--- PROBLEM ---
Your task is to tally the lines of the listing containing the word "Blender" and report the figure alone.

[Begin]

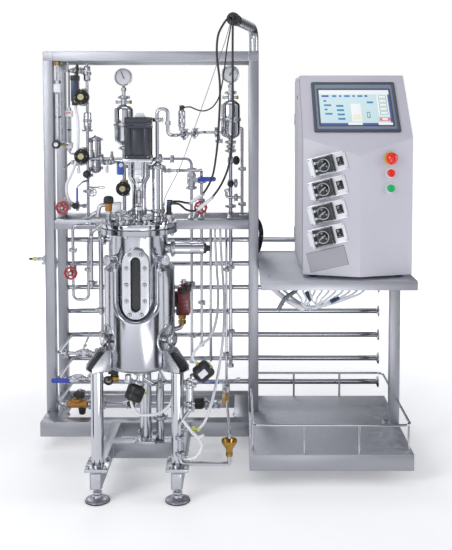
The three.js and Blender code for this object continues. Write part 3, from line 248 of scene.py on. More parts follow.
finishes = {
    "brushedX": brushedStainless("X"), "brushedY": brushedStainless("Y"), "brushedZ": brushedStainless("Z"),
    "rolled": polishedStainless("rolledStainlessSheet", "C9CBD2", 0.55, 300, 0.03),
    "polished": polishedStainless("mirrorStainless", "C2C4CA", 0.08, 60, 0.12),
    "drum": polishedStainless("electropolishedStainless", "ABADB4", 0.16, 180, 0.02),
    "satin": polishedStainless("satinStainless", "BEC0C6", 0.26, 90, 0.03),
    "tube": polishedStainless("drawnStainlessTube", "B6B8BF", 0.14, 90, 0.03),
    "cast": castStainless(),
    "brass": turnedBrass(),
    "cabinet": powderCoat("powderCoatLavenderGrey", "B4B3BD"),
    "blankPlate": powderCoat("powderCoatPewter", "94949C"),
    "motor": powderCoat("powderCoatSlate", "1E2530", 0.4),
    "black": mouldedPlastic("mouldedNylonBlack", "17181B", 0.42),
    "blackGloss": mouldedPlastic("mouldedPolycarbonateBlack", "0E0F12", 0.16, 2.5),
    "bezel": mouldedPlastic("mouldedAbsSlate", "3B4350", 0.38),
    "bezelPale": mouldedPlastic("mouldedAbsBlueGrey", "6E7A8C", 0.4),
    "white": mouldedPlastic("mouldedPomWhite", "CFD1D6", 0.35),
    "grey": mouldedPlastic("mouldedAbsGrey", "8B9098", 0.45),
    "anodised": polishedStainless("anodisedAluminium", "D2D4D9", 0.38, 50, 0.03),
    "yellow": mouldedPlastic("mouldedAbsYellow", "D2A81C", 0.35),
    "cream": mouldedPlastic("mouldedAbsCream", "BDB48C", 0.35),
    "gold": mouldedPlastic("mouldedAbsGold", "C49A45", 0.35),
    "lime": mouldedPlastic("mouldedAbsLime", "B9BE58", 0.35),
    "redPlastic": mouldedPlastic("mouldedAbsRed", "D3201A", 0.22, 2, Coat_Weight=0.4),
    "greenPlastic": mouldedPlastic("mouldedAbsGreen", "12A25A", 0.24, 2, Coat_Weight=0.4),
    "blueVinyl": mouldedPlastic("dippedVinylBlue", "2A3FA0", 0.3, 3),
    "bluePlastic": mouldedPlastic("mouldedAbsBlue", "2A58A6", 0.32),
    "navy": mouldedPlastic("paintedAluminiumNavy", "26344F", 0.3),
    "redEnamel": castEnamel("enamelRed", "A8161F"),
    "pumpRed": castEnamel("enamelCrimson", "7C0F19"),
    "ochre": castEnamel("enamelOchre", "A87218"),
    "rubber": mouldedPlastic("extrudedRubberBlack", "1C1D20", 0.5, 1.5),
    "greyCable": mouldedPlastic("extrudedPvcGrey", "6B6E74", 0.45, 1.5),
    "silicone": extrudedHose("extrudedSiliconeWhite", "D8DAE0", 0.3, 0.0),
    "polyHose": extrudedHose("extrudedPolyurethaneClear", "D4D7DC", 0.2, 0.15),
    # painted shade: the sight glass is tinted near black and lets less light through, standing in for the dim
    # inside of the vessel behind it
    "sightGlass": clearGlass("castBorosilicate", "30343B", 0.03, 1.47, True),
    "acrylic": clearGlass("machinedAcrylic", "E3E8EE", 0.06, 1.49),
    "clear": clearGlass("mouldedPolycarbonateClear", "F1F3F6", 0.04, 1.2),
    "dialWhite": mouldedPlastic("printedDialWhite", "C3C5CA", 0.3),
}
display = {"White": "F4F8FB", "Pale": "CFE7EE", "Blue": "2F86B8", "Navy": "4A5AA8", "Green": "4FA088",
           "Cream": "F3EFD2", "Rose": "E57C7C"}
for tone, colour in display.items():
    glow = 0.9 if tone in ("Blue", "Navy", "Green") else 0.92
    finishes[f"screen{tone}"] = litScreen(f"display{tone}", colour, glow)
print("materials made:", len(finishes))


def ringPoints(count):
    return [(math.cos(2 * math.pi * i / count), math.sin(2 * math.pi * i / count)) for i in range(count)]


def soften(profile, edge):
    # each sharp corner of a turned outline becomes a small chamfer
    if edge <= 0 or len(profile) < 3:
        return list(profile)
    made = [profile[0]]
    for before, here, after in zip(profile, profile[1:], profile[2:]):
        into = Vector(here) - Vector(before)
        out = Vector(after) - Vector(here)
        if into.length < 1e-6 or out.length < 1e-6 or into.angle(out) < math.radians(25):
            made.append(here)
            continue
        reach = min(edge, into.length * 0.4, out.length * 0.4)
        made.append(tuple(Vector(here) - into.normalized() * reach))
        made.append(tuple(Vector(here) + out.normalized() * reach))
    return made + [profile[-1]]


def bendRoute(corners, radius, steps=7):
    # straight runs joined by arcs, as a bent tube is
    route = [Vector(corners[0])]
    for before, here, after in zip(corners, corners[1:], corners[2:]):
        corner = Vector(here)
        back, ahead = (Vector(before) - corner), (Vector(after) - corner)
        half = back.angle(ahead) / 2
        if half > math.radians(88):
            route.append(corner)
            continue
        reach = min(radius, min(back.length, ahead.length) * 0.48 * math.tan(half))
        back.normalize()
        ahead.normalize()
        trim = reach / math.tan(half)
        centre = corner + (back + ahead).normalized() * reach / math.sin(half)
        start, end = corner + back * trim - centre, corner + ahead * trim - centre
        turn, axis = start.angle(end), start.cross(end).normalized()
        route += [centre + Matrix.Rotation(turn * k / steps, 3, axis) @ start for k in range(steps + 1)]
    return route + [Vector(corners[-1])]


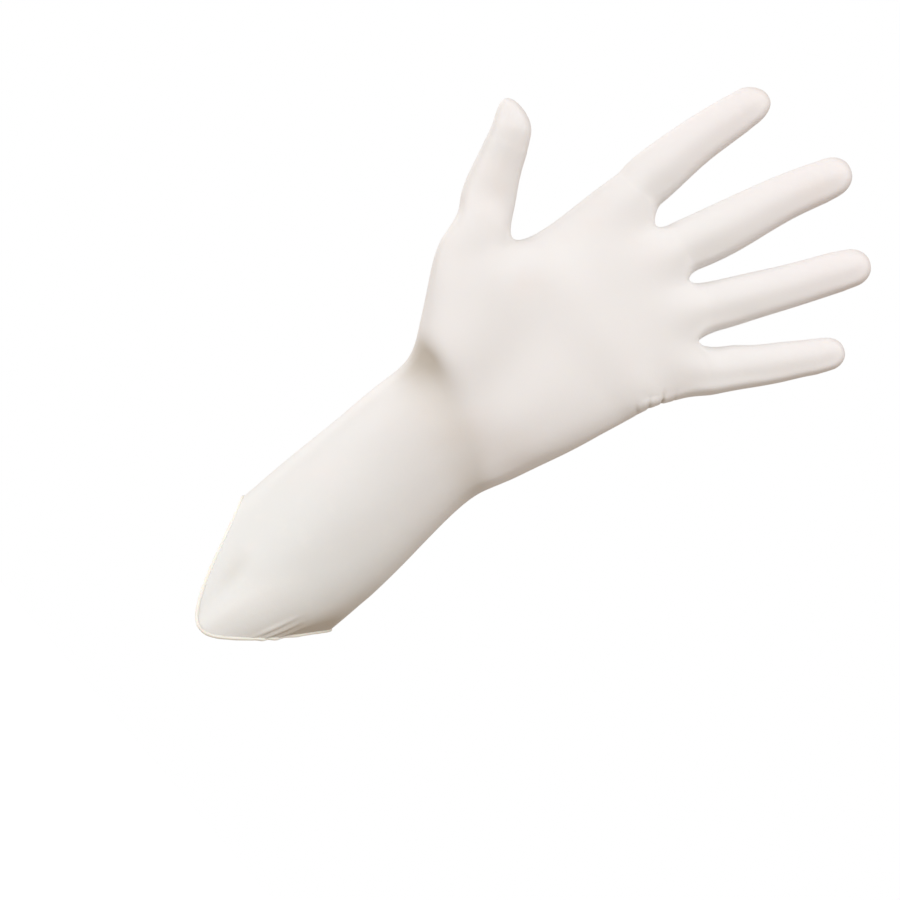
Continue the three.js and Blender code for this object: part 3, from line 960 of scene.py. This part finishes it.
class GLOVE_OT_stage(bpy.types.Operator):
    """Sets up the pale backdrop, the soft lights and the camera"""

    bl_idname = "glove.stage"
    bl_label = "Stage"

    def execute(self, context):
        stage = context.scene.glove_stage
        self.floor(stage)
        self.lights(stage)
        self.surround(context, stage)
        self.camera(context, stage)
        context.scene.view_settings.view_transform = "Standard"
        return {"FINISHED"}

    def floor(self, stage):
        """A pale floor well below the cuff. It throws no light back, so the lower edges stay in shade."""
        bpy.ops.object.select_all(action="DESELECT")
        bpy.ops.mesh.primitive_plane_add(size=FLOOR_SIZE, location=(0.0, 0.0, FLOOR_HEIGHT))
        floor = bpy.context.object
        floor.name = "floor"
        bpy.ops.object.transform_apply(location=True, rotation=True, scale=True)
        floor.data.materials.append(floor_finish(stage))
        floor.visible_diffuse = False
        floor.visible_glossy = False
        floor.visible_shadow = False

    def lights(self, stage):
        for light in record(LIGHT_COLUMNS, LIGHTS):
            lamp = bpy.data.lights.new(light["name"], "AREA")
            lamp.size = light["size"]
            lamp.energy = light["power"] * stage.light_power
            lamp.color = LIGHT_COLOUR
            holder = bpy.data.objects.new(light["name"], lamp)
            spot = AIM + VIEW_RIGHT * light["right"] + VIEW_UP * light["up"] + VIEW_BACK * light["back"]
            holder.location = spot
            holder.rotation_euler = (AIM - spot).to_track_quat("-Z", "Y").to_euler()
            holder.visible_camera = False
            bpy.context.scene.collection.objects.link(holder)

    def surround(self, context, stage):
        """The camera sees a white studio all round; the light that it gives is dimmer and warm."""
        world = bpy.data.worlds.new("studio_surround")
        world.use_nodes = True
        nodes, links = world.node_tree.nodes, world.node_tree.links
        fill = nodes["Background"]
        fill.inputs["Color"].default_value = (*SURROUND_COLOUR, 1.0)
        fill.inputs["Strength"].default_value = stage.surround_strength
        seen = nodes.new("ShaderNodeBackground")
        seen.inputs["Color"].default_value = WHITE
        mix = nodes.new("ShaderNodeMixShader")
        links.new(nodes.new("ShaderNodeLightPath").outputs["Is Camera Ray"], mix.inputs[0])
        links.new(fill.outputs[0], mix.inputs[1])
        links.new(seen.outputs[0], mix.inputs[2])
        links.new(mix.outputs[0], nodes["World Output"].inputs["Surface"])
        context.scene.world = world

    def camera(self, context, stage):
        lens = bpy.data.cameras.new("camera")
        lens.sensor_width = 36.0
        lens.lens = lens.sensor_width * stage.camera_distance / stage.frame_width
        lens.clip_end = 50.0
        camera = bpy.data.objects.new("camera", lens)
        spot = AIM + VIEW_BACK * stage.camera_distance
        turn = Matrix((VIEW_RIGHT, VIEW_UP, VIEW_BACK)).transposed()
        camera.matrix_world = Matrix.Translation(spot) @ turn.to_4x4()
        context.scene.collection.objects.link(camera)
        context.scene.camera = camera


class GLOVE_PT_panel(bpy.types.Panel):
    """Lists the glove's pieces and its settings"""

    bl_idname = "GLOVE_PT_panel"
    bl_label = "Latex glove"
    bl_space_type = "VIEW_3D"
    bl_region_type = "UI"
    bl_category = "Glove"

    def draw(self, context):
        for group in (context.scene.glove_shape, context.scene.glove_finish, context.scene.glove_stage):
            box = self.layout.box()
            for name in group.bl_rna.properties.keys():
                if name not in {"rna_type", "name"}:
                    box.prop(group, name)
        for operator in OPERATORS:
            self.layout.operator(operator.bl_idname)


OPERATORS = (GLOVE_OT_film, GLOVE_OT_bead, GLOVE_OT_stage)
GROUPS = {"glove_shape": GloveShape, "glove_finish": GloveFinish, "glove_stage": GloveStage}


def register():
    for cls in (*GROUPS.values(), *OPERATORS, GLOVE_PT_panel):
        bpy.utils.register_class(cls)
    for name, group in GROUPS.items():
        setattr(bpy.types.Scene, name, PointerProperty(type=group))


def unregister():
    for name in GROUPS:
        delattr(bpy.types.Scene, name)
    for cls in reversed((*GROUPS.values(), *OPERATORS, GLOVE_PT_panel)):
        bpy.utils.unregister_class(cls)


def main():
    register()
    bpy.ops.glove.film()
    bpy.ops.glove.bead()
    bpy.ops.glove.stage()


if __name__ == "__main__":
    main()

[End]

--- WORKED ANSWER ---
2